Let the potatoes boil for a while. While this is happening, the liquid is also going to reduce down to more of a thick, stewy consistency. When the potatoes are losing a bit of their hardness, get out a packet of rice and your spinach. Whatever rice-in-a-bag you've got will do just fine, I personally used some Uncle Ben's wild rice mixture. Now here's the interesting part - grab the flavor packet out of the box, and pour it into the simmering stew along with the spinach. Stir it up so the spinach and flavor stuff is evenly mixed in, then throw your rice in the microwave with as much water as needed (back of the box should tell ya). When you're nuking the rice, go about five minutes less than what the box tells you to do - you'll finish cooking the rice in the stew itself.
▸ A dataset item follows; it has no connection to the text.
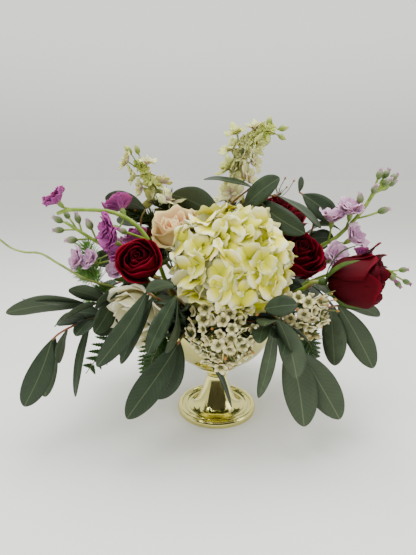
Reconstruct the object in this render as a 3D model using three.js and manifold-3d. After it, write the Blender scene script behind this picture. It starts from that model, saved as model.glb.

While this is happening, start stirring the potatoes around. Watch your stew - it should still be more liquid than solid if not, turn the heat down a bit, and add in some more beer - you'll probably want to drink beer with stew anyway, so just crack one open a bit early and pour some in there. When the rice is done, throw it in, stir it up. Taste-test the rice and potatoes - they should come to doneness at about the same time. When they do, get the wok off the burner, and get your bowl(s) ready. Grab whatever cheese you need to use up out of the fridge (I used sharp cheddar and it was glorious), and throw it into the bowl, then spoon the Zombie Potato Stew over it. Stir it up so the cheese gets nice and stringy. Serve hot, eat with a spoon. Store the rest of the stew (you more than likely made a lot, since this was, at least in part, an effort to get rid of unneeded stuff) in the fridge or freezer for later, when you're hungry but your powers are too drained for Culinary Necromancy.

And by the way, if Emeril did happen to come by to chastise you, hit him in the head with the now-empty wok (BAM!-), bake him in the oven, chop 'im to bits, and store him in the freezer. Like I said before, never waste potential ingredients.